Japanese communications satellite

JCSAT-RA, previously known as JCSAT-12, is a Japanese geostationary communications satellite, which is operated by SKY Perfect JSAT Group.

==Details==
It was ordered to replace the JCSAT-11 satellite which was lost in a launch failure on a Proton-M/Briz-M rocket in 2007, and is currently used as an on-orbit spare satellite; a role in which it replaced the older JCSAT-R spacecraft, providing a reserve for if one of the company's other satellites fails. It is a 4000 kg satellite, which was constructed by Lockheed Martin based on the A2100AX satellite bus, with the same configuration as JCSAT-10 and JCSAT-11. The contract to build JCSAT-12 was awarded on 6 September 2007, the day after JCSAT-11 failed to reach orbit.

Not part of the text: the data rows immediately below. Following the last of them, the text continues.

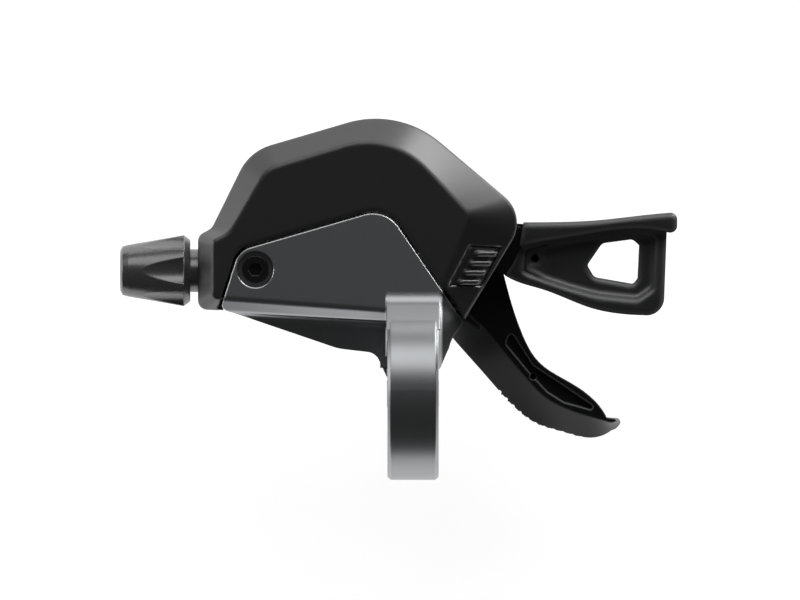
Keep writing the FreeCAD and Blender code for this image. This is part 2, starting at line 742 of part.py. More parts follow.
def upper_cover():
    """Moulded top cover: bevelled shell, adjuster boss, screw posts, lever side open."""
    shoulder = TOP_Z - BEVEL_DROP
    shell = bevelled(BODY_CORNERS, TOP_CORNERS, SPLIT_Z, shoulder, TOP_Z)
    cavity_outer = inset(BODY_CORNERS, COVER_WALL)
    cavity_top = inset(TOP_CORNERS, COVER_WALL / 2)
    for corners, left in ((cavity_outer, CAVITY_LEFT), (cavity_top, CAVITY_LEFT_TOP)):
        corners[:len(left)] = left
        corners[-1] = (corners[-1][0], left[0][1], left[0][2])
    cavity = bevelled(cavity_outer, cavity_top, SPLIT_Z - OVERRUN, shoulder - COVER_WALL / 2,
                      TOP_Z - COVER_WALL)
    shell = shell.cut(cavity)
    shell = shell.cut(notch())
    boss = rod(BOSS_FACE_X + BOSS_START, BOSS_INNER_X, BOSS_DIAMETER / 2)
    shell = shell.fuse(boss.cut(rear_room()))
    for at in COVER_SCREWS:
        pillar = post(at, POST_DIAMETER / 2, SPLIT_Z, TOP_Z - COVER_WALL)
        shell = shell.fuse(pillar.common(bevelled(BODY_CORNERS, TOP_CORNERS, SPLIT_Z, shoulder, TOP_Z)))
    holes = [boss_bore(), cap_block(CAP_CLEARANCE, -CAP_ROOM, OVERRUN)]
    screw_end = FLOOR_Z + COVER_SCREW_HEAD_HEIGHT + COVER_SCREW_LENGTH
    for at in COVER_SCREWS:
        holes.append(post(at, COVER_SCREW_DIAMETER / 2, SPLIT_Z - OVERRUN, screw_end + STACK_GAP))
    return shell.cut(holes).removeSplitter()


def lower_cover():
    """Moulded tray under the mechanism, with a slot for the release arm."""
    top = SPLIT_Z - COVER_JOINT_GAP
    shell = prism(LOWER_CORNERS, FLOOR_Z, top)
    foot_edges = [e for e in shell.Edges if e.BoundBox.ZMax < FLOOR_Z + THREAD_FIT]
    shell = shell.makeChamfer(LOWER_CHAMFER, foot_edges)
    shell = shell.cut(prism(inset(LOWER_CORNERS, FLOOR_WALL), FLOOR_Z + FLOOR_WALL, top + OVERRUN))
    for at in COVER_SCREWS:
        pillar = post(at, POST_DIAMETER / 2, FLOOR_Z, top)
        shell = shell.fuse(pillar)
    low = FLOOR_Z - OVERRUN
    head_top = FLOOR_Z + COVER_SCREW_HEAD_HEIGHT
    holes = [post(AXLE_AT, sleeve_radius + STACK_GAP, low, FLOOR_Z + FLOOR_WALL + OVERRUN)]
    for at in COVER_SCREWS:
        holes.append(post(at, COVER_SCREW_DIAMETER / 2 + THREAD_FIT, low, top + OVERRUN))
        holes.append(post(at, COVER_SCREW_HEAD / 2 + THREAD_FIT, low, head_top))
    slot = [polar(radius, angle) for radius, angle in RELEASE_SLOT]
    holes.append(slab(slot, release_under - STACK_GAP * 2, release_top + STACK_GAP * 2))
    return shell.cut(holes).removeSplitter()


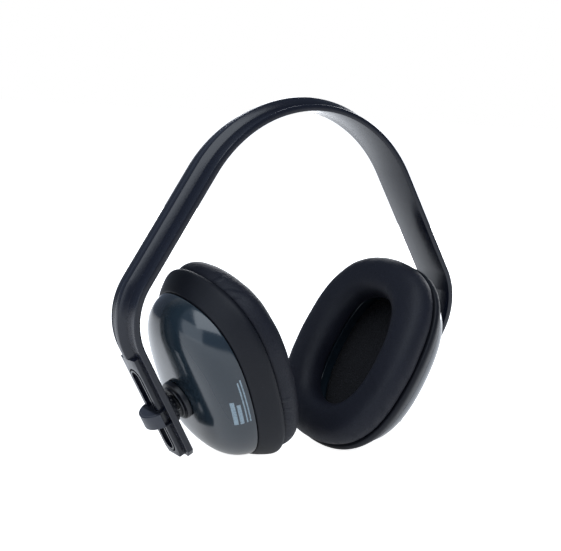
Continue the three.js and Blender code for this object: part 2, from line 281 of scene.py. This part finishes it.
def opened(name):  # a new material with its shader, and the object coordinates
    material = bpy.data.materials.new(name)
    material.use_nodes = True
    tree = material.node_tree
    shader = next(n for n in tree.nodes if n.type == "BSDF_PRINCIPLED")
    coordinates = Wire(tree, None).make("TexCoord", output=3)
    return material, shader, coordinates


def noise(place, scale, detail=3, rough=0.5):
    values = {"Vector": place, "Scale": scale, "Detail": detail, "Roughness": rough}
    return place.make("TexNoise", {"noise_dimensions": "3D"}, values)


def between(value, low, high):  # 0 below low, 1 above high
    values = {"Value": value, "From Min": low, "From Max": high}
    return value.make("MapRange", {"interpolation_type": "SMOOTHSTEP"}, values)


def cupPlaces(place, space):  # millimetres along, across and outwards from the cushion's face
    turned = space.inverted()
    rows = zip(turned.to_3x3(), turned.to_translation())
    dots = []
    for row, shift in rows:
        dot = place.make("VectorMath", {"operation": "DOT_PRODUCT"}, {0: place, 1: tuple(row)}, output=1)
        dots.append((dot + shift) / mm)
    return dots


def blendColours(share, first, second):
    made = share.make("Mix", {"data_type": "RGBA"}, {"Factor": share}, output=2)
    node = made.socket.node
    for socket, value in ((node.inputs[6], first), (node.inputs[7], second)):
        if isinstance(value, Wire):
            share.tree.links.new(value.socket, socket)
        else:
            socket.default_value = (*value, 1)
    return made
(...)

It was launched, along with the Australian Optus D3 satellite, by Arianespace. An Ariane 5ECA rocket was used for the launch, which occurred from ELA-3 at the Guiana Space Centre in Kourou, French Guiana. The launch took place at 22:09 GMT on 21 August 2009, at the start of a 60-minute launch window.

JCSAT-12 separated from its carrier rocket into a geosynchronous transfer orbit, from which raise itself to geostationary orbit using a LEROS-1C apogee motor. It has a design life of fifteen years, and carries forty two transponders; twelve G/H band, and thirty J band (US IEEE C and Ku bands respectively).